**WHAT YOU WILL DO**
Reproduce each of the lines word for word.
-- START --
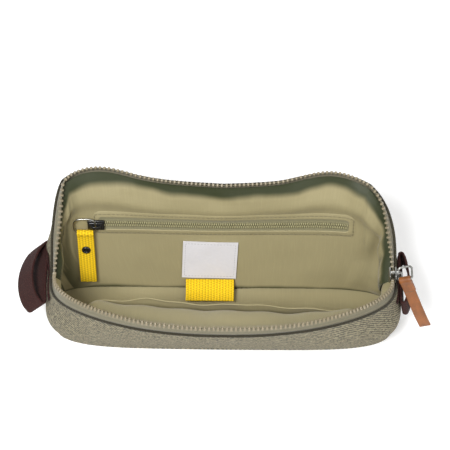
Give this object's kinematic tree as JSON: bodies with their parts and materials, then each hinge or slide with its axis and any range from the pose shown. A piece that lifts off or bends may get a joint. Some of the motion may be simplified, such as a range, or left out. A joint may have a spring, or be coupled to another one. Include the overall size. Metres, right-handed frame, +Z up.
{
  "type": "toiletry bag",
  "caption": "Open canvas toiletry bag with a lined inside, zipped and slip pockets, a leather zip pull and webbing end loops.",
  "frame": {"origin": "middle of the bottom panel's underside", "axes": "+Z up, X along the bag with the main slider's end at +X, -Y towards the bag's front"},
  "size_m": [0.3097, 0.1174, 0.1092],
  "materials": {
    "canvas": "matte",
    "lining": "satin",
    "zip_tape": "matte",
    "zip_teeth": "satin",
    "coil": "satin",
    "brown_webbing": "matte",
    "yellow_webbing": "matte",
    "leather": "satin",
    "silver": "gloss",
    "black_metal": "gloss",
    "label": "matte"
  },
  "bodies": {
    "base": {"bottom_lining": "lining", "bottom_panel": "canvas", "left_end_lining": "lining", "left_end_panel": "canvas", "left_front_end_teeth": "zip_teeth", "left_loop_anchor": "brown_webbing", "left_rear_end_teeth": "zip_teeth", "left_zip_end_tape": "zip_tape", "right_end_lining": "lining", "right_end_panel": "canvas", "right_front_end_teeth": "zip_teeth", "right_loop_anchor": "brown_webbing", "right_rear_end_teeth": "zip_teeth", "right_zip_end_tape": "zip_tape", "zip_bottom_stop": "zip_teeth", "zip_top_stop_front": "zip_teeth", "zip_top_stop_rear": "zip_teeth"},
    "front_wall": {"front_panel": "canvas", "front_lining": "lining", "slip_pocket": "lining", "front_zip_tape": "zip_tape", "front_zip_teeth": "zip_teeth"},
    "rear_wall": {"rear_panel": "canvas", "rear_lining": "lining", "rear_zip_tape": "zip_tape", "rear_zip_teeth": "zip_teeth", "pocket_window_trim": "lining", "pocket_tape_lower": "zip_tape", "pocket_tape_upper": "zip_tape", "pocket_coil_lower": "coil", "pocket_coil_upper": "coil", "pocket_back": "lining", "label_patch": "label"},
    "main_slider": {"main_slider": "silver"},
    "pull_link": {"pull_link": "silver"},
    "leather_pull": {"leather_pull": "leather"},
    "pocket_slider": {"pocket_slider": "black_metal"},
    "pocket_ring": {"pocket_ring": "silver"},
    "pocket_puller": {"pocket_puller": "yellow_webbing", "puller_eyelet": "black_metal"},
    "label_tab": {"label_tab": "yellow_webbing"},
    "left_loop": {"left_loop": "brown_webbing"},
    "right_loop": {"right_loop": "brown_webbing"}
  },
  "joints": [
    {"name": "front_wall_hinge", "type": "hinge", "parent": "base", "child": "front_wall", "pos_m": [0, -0.026, 0.0031], "axis": [1, 0, 0], "range_deg": [-29.2, 0]},
    {"name": "rear_wall_hinge", "type": "hinge", "parent": "base", "child": "rear_wall", "pos_m": [0, 0.026, 0.0031], "axis": [-1, 0, 0], "range_deg": [-29.2, 0]},
    {"name": "label_tab_hinge", "type": "hinge", "parent": "rear_wall", "child": "label_tab", "pos_m": [-0.0105, 0.02497, 0.01466], "axis": [-1, 0, 0], "range_deg": [0, 40]},
    {"name": "main_slider_slide", "type": "slide", "parent": "base", "child": "main_slider", "axis": [0, 0, 1], "range_m": [0, 0.008]},
    {"name": "pull_link_hinge", "type": "hinge", "parent": "main_slider", "child": "pull_link", "pos_m": [0.1261, 0, 0.07112], "axis": [0, -1, 0], "range_deg": [0, 40]},
    {"name": "leather_pull_hinge", "type": "hinge", "parent": "pull_link", "child": "leather_pull", "pos_m": [0.13093, -0.00525, 0.07317], "axis": [-0.9205, 0, -0.3907], "range_deg": [0, 60]},
    {"name": "pocket_slider_slide", "type": "slide", "parent": "rear_wall", "child": "pocket_slider", "axis": [1, 0, 0], "range_m": [0, 0.176]},
    {"name": "pocket_ring_hinge", "type": "hinge", "parent": "pocket_slider", "child": "pocket_ring", "pos_m": [-0.094, 0.03954, 0.06806], "axis": [0, 0.3047, 0.9524], "range_deg": [0, 45]},
    {"name": "pocket_puller_hinge", "type": "hinge", "parent": "pocket_ring", "child": "pocket_puller", "pos_m": [-0.10215, 0.03751, 0.06173], "axis": [-1, 0, 0], "range_deg": [0, 60]},
    {"name": "left_loop_hinge", "type": "hinge", "parent": "base", "child": "left_loop", "pos_m": [-0.12948, 0.003, 0.057], "axis": [0, 1, 0], "range_deg": [0, 45]},
    {"name": "right_loop_hinge", "type": "hinge", "parent": "base", "child": "right_loop", "pos_m": [0.12948, 0.003, 0.057], "axis": [0, -1, 0], "range_deg": [0, 5]}
  ],
  "couplings": [
    {"joint": "rear_wall_hinge", "follows": "front_wall_hinge", "ratio": 1},
    {"joint": "label_tab_hinge", "follows": "front_wall_hinge", "ratio": -1}
  ]
}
-- END --
**RESULT OF THE EXERCISE**
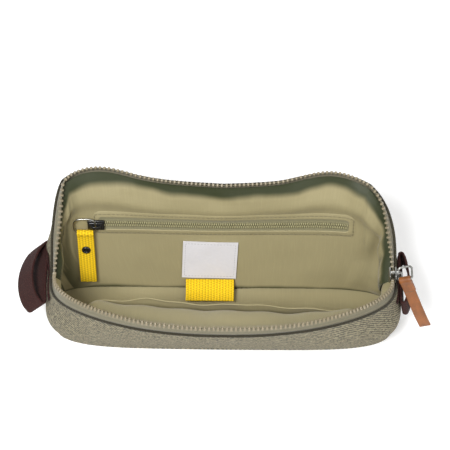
Give this object's kinematic tree as JSON: bodies with their parts and materials, then each hinge or slide with its axis and any range from the pose shown. A piece that lifts off or bends may get a joint. Some of the motion may be simplified, such as a range, or left out. A joint may have a spring, or be coupled to another one. Include the overall size. Metres, right-handed frame, +Z up.
{
  "type": "toiletry bag",
  "caption": "Open canvas toiletry bag with a lined inside, zipped and slip pockets, a leather zip pull and webbing end loops.",
  "frame": {"origin": "middle of the bottom panel's underside", "axes": "+Z up, X along the bag with the main slider's end at +X, -Y towards the bag's front"},
  "size_m": [0.3097, 0.1174, 0.1092],
  "materials": {
    "canvas": "matte",
    "lining": "satin",
    "zip_tape": "matte",
    "zip_teeth": "satin",
    "coil": "satin",
    "brown_webbing": "matte",
    "yellow_webbing": "matte",
    "leather": "satin",
    "silver": "gloss",
    "black_metal": "gloss",
    "label": "matte"
  },
  "bodies": {
    "base": {"bottom_lining": "lining", "bottom_panel": "canvas", "left_end_lining": "lining", "left_end_panel": "canvas", "left_front_end_teeth": "zip_teeth", "left_loop_anchor": "brown_webbing", "left_rear_end_teeth": "zip_teeth", "left_zip_end_tape": "zip_tape", "right_end_lining": "lining", "right_end_panel": "canvas", "right_front_end_teeth": "zip_teeth", "right_loop_anchor": "brown_webbing", "right_rear_end_teeth": "zip_teeth", "right_zip_end_tape": "zip_tape", "zip_bottom_stop": "zip_teeth", "zip_top_stop_front": "zip_teeth", "zip_top_stop_rear": "zip_teeth"},
    "front_wall": {"front_panel": "canvas", "front_lining": "lining", "slip_pocket": "lining", "front_zip_tape": "zip_tape", "front_zip_teeth": "zip_teeth"},
    "rear_wall": {"rear_panel": "canvas", "rear_lining": "lining", "rear_zip_tape": "zip_tape", "rear_zip_teeth": "zip_teeth", "pocket_window_trim": "lining", "pocket_tape_lower": "zip_tape", "pocket_tape_upper": "zip_tape", "pocket_coil_lower": "coil", "pocket_coil_upper": "coil", "pocket_back": "lining", "label_patch": "label"},
    "main_slider": {"main_slider": "silver"},
    "pull_link": {"pull_link": "silver"},
    "leather_pull": {"leather_pull": "leather"},
    "pocket_slider": {"pocket_slider": "black_metal"},
    "pocket_ring": {"pocket_ring": "silver"},
    "pocket_puller": {"pocket_puller": "yellow_webbing", "puller_eyelet": "black_metal"},
    "label_tab": {"label_tab": "yellow_webbing"},
    "left_loop": {"left_loop": "brown_webbing"},
    "right_loop": {"right_loop": "brown_webbing"}
  },
  "joints": [
    {"name": "front_wall_hinge", "type": "hinge", "parent": "base", "child": "front_wall", "pos_m": [0, -0.026, 0.0031], "axis": [1, 0, 0], "range_deg": [-29.2, 0]},
    {"name": "rear_wall_hinge", "type": "hinge", "parent": "base", "child": "rear_wall", "pos_m": [0, 0.026, 0.0031], "axis": [-1, 0, 0], "range_deg": [-29.2, 0]},
    {"name": "label_tab_hinge", "type": "hinge", "parent": "rear_wall", "child": "label_tab", "pos_m": [-0.0105, 0.02497, 0.01466], "axis": [-1, 0, 0], "range_deg": [0, 40]},
    {"name": "main_slider_slide", "type": "slide", "parent": "base", "child": "main_slider", "axis": [0, 0, 1], "range_m": [0, 0.008]},
    {"name": "pull_link_hinge", "type": "hinge", "parent": "main_slider", "child": "pull_link", "pos_m": [0.1261, 0, 0.07112], "axis": [0, -1, 0], "range_deg": [0, 40]},
    {"name": "leather_pull_hinge", "type": "hinge", "parent": "pull_link", "child": "leather_pull", "pos_m": [0.13093, -0.00525, 0.07317], "axis": [-0.9205, 0, -0.3907], "range_deg": [0, 60]},
    {"name": "pocket_slider_slide", "type": "slide", "parent": "rear_wall", "child": "pocket_slider", "axis": [1, 0, 0], "range_m": [0, 0.176]},
    {"name": "pocket_ring_hinge", "type": "hinge", "parent": "pocket_slider", "child": "pocket_ring", "pos_m": [-0.094, 0.03954, 0.06806], "axis": [0, 0.3047, 0.9524], "range_deg": [0, 45]},
    {"name": "pocket_puller_hinge", "type": "hinge", "parent": "pocket_ring", "child": "pocket_puller", "pos_m": [-0.10215, 0.03751, 0.06173], "axis": [-1, 0, 0], "range_deg": [0, 60]},
    {"name": "left_loop_hinge", "type": "hinge", "parent": "base", "child": "left_loop", "pos_m": [-0.12948, 0.003, 0.057], "axis": [0, 1, 0], "range_deg": [0, 45]},
    {"name": "right_loop_hinge", "type": "hinge", "parent": "base", "child": "right_loop", "pos_m": [0.12948, 0.003, 0.057], "axis": [0, -1, 0], "range_deg": [0, 5]}
  ],
  "couplings": [
    {"joint": "rear_wall_hinge", "follows": "front_wall_hinge", "ratio": 1},
    {"joint": "label_tab_hinge", "follows": "front_wall_hinge", "ratio": -1}
  ]
}